■ Given problem ■
Each line from the one containing "base_casing();" through the one containing "bpy.data.objects.remove(obj)" must be echoed exactly, endpoints included, and every other line omitted.

■ Input data ■
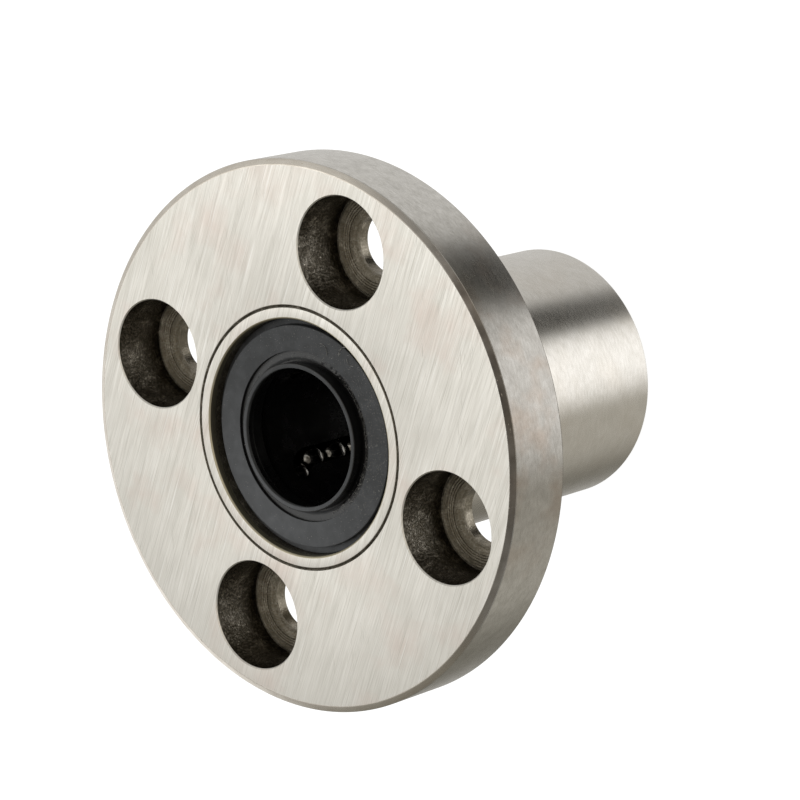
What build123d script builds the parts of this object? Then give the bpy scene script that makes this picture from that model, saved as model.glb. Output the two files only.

...

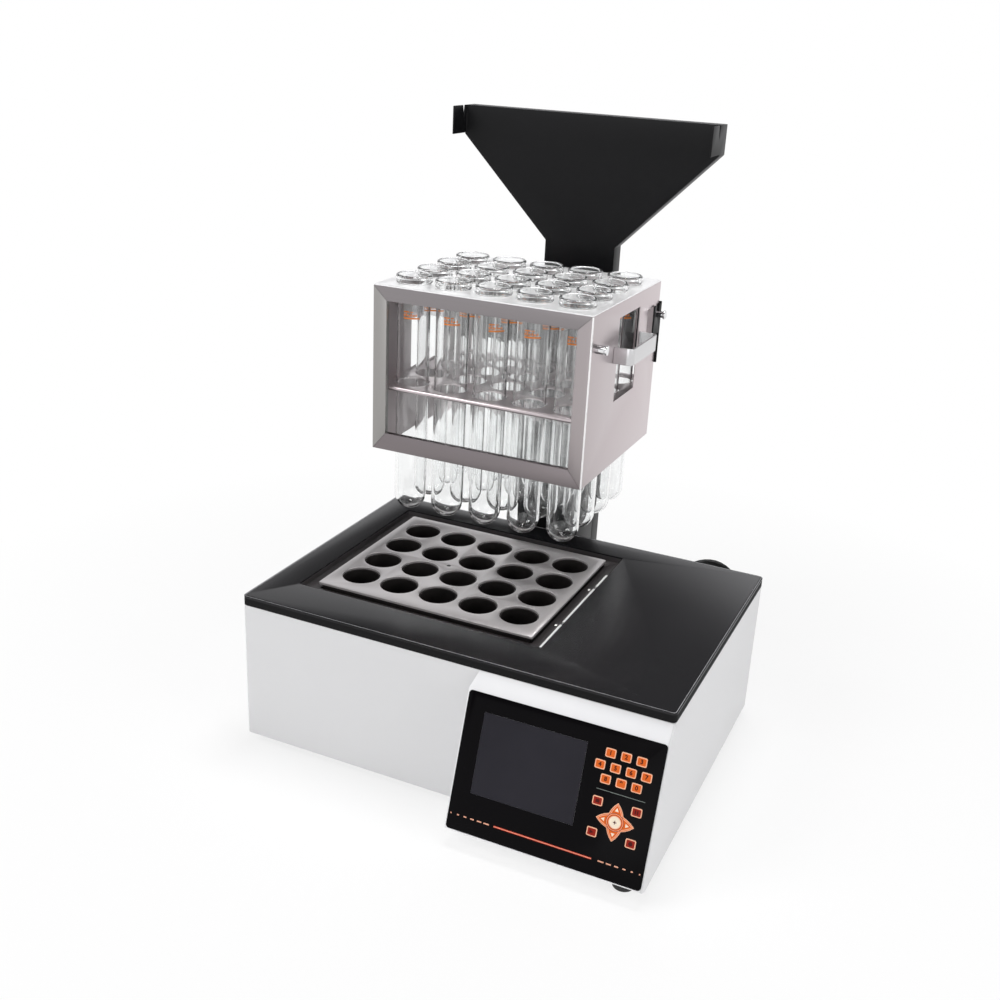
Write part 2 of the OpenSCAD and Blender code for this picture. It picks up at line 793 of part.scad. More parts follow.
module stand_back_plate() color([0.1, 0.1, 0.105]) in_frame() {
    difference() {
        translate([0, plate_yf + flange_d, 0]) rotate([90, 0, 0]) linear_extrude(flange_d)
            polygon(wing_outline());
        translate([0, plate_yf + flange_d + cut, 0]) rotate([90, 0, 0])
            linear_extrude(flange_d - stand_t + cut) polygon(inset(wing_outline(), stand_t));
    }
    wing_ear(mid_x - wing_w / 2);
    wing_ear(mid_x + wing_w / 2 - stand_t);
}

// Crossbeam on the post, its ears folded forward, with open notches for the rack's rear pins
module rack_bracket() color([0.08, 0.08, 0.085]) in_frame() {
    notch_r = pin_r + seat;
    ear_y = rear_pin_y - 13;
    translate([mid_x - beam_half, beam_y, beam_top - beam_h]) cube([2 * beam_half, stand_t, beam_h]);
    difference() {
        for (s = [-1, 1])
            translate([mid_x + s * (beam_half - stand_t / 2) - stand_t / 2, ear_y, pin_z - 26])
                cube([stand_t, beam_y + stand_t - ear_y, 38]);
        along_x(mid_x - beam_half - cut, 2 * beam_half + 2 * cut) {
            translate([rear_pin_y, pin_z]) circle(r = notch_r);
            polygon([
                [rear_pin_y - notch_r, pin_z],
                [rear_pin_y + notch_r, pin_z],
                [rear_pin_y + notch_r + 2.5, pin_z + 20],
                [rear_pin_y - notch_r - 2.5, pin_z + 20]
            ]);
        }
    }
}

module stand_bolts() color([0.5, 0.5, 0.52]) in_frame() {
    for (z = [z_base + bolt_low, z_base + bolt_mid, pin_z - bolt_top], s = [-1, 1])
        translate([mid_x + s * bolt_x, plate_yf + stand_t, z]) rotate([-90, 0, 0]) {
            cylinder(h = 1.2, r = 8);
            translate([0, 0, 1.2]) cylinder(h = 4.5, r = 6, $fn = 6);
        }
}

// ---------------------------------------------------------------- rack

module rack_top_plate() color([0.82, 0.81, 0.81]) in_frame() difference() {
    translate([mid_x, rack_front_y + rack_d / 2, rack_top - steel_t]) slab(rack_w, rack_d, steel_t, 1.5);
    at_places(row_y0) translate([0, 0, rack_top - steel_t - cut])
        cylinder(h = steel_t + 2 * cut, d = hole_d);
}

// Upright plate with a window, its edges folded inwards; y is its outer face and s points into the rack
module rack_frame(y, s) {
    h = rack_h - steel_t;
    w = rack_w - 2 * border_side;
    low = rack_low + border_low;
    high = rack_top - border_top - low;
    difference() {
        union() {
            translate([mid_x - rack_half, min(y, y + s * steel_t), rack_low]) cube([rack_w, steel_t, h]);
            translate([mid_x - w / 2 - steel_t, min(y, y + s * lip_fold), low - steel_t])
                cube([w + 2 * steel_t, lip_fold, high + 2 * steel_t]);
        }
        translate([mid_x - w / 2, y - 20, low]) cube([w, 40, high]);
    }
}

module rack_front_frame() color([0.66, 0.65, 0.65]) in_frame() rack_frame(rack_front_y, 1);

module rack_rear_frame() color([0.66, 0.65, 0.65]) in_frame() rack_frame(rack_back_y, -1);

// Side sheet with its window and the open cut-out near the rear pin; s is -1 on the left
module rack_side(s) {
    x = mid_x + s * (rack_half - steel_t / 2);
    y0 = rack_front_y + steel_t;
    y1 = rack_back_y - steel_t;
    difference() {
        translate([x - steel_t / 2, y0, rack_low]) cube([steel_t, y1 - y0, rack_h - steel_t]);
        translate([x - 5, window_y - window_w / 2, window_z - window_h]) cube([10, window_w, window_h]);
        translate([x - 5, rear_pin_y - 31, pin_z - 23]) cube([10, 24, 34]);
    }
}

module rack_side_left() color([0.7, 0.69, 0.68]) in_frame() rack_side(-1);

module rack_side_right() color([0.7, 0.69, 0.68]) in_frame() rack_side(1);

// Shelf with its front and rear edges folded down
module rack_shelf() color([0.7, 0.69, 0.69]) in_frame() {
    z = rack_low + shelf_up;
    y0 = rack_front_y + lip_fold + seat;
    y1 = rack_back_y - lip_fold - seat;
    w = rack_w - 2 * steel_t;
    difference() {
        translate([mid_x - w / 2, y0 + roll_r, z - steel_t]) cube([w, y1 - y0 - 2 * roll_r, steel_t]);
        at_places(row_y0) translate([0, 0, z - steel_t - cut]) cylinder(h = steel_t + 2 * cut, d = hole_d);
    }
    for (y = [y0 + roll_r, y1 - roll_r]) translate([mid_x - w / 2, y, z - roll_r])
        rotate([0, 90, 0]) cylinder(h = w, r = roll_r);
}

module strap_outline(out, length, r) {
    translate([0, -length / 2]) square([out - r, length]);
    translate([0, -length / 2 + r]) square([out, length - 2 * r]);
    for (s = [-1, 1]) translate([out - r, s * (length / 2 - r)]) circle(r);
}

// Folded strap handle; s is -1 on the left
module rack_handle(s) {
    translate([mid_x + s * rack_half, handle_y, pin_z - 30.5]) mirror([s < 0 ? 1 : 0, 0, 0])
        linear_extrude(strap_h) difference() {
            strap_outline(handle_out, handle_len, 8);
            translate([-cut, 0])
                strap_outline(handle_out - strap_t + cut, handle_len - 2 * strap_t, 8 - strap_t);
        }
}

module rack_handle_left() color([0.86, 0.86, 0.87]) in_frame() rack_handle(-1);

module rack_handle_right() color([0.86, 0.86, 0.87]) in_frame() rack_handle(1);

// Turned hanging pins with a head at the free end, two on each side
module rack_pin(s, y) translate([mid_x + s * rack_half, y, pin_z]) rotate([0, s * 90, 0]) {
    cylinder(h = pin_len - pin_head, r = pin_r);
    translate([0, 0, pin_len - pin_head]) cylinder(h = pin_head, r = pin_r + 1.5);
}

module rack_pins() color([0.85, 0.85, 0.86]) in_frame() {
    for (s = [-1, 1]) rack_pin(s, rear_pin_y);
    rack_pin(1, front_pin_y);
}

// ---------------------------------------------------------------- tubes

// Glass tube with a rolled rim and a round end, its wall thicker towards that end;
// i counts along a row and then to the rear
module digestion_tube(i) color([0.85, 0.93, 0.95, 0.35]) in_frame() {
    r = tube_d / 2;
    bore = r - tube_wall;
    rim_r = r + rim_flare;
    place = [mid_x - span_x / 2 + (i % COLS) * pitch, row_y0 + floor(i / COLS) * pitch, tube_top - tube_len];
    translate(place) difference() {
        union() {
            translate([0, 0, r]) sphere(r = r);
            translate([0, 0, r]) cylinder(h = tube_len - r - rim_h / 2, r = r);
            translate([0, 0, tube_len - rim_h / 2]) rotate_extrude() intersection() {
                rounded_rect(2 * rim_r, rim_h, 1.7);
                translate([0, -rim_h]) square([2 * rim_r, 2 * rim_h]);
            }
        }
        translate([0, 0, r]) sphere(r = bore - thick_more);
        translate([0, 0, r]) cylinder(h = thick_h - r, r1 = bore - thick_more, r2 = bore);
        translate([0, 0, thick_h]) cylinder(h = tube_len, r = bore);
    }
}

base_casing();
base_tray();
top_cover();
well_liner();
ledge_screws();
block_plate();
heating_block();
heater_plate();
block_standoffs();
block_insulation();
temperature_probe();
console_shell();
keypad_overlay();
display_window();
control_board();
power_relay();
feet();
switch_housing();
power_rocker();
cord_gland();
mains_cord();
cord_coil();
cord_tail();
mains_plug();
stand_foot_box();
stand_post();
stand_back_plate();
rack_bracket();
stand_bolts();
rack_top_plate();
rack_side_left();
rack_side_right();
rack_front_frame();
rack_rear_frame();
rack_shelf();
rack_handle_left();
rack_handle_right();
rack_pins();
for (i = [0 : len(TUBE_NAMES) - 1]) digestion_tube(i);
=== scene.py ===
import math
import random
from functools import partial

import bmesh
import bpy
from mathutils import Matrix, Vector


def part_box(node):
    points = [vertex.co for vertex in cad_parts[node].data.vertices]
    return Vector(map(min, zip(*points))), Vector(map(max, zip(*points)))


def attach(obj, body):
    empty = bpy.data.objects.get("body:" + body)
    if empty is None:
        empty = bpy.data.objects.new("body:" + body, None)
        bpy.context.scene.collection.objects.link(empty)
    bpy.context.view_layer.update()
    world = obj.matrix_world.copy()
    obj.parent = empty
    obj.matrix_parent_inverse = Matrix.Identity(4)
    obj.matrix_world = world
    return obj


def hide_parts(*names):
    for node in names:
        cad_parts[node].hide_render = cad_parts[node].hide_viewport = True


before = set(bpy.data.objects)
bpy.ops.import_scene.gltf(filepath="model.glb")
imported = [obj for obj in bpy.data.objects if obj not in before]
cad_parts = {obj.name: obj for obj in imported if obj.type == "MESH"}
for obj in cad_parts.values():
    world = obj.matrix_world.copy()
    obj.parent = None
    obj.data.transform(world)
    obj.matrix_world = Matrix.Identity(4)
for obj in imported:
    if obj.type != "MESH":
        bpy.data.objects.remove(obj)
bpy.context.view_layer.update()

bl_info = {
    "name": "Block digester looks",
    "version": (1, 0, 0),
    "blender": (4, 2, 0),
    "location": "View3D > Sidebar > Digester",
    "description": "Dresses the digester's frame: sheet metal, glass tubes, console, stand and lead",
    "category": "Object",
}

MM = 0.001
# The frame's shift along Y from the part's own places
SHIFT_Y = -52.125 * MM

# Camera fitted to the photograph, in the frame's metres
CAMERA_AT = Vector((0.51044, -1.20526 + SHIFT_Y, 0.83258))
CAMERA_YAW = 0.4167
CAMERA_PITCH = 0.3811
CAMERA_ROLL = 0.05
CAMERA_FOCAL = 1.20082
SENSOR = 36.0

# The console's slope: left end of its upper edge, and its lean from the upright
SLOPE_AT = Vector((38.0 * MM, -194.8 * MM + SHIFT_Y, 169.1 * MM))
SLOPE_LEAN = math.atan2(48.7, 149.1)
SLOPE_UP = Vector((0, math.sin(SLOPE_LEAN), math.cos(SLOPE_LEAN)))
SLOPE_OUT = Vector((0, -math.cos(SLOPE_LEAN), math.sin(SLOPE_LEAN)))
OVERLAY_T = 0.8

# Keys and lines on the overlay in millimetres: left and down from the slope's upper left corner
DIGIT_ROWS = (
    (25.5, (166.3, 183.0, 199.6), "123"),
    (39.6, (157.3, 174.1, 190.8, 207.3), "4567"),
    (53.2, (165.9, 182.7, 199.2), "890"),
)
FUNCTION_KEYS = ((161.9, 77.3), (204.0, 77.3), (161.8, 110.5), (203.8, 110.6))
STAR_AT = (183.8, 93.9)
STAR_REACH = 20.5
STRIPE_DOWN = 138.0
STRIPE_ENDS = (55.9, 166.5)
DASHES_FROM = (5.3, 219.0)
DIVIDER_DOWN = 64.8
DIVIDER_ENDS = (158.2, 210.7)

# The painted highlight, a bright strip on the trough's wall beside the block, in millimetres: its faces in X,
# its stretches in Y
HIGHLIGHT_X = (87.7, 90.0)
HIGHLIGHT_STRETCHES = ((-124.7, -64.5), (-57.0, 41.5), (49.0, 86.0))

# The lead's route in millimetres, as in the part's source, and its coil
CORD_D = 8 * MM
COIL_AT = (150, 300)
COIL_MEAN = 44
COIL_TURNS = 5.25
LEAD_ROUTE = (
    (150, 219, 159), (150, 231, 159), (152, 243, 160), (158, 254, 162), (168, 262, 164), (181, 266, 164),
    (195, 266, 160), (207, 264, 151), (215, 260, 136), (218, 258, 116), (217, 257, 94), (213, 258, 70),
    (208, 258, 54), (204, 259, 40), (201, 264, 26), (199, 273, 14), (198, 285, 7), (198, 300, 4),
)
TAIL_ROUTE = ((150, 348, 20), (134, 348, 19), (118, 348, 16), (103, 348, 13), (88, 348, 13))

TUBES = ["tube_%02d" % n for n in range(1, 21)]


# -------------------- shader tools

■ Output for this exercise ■
base_casing();
base_tray();
top_cover();
well_liner();
ledge_screws();
block_plate();
heating_block();
heater_plate();
block_standoffs();
block_insulation();
temperature_probe();
console_shell();
keypad_overlay();
display_window();
control_board();
power_relay();
feet();
switch_housing();
power_rocker();
cord_gland();
mains_cord();
cord_coil();
cord_tail();
mains_plug();
stand_foot_box();
stand_post();
stand_back_plate();
rack_bracket();
stand_bolts();
rack_top_plate();
rack_side_left();
rack_side_right();
rack_front_frame();
rack_rear_frame();
rack_shelf();
rack_handle_left();
rack_handle_right();
rack_pins();
for (i = [0 : len(TUBE_NAMES) - 1]) digestion_tube(i);
=== scene.py ===
import math
import random
from functools import partial

import bmesh
import bpy
from mathutils import Matrix, Vector


def part_box(node):
    points = [vertex.co for vertex in cad_parts[node].data.vertices]
    return Vector(map(min, zip(*points))), Vector(map(max, zip(*points)))


def attach(obj, body):
    empty = bpy.data.objects.get("body:" + body)
    if empty is None:
        empty = bpy.data.objects.new("body:" + body, None)
        bpy.context.scene.collection.objects.link(empty)
    bpy.context.view_layer.update()
    world = obj.matrix_world.copy()
    obj.parent = empty
    obj.matrix_parent_inverse = Matrix.Identity(4)
    obj.matrix_world = world
    return obj


def hide_parts(*names):
    for node in names:
        cad_parts[node].hide_render = cad_parts[node].hide_viewport = True


before = set(bpy.data.objects)
bpy.ops.import_scene.gltf(filepath="model.glb")
imported = [obj for obj in bpy.data.objects if obj not in before]
cad_parts = {obj.name: obj for obj in imported if obj.type == "MESH"}
for obj in cad_parts.values():
    world = obj.matrix_world.copy()
    obj.parent = None
    obj.data.transform(world)
    obj.matrix_world = Matrix.Identity(4)
for obj in imported:
    if obj.type != "MESH":
        bpy.data.objects.remove(obj)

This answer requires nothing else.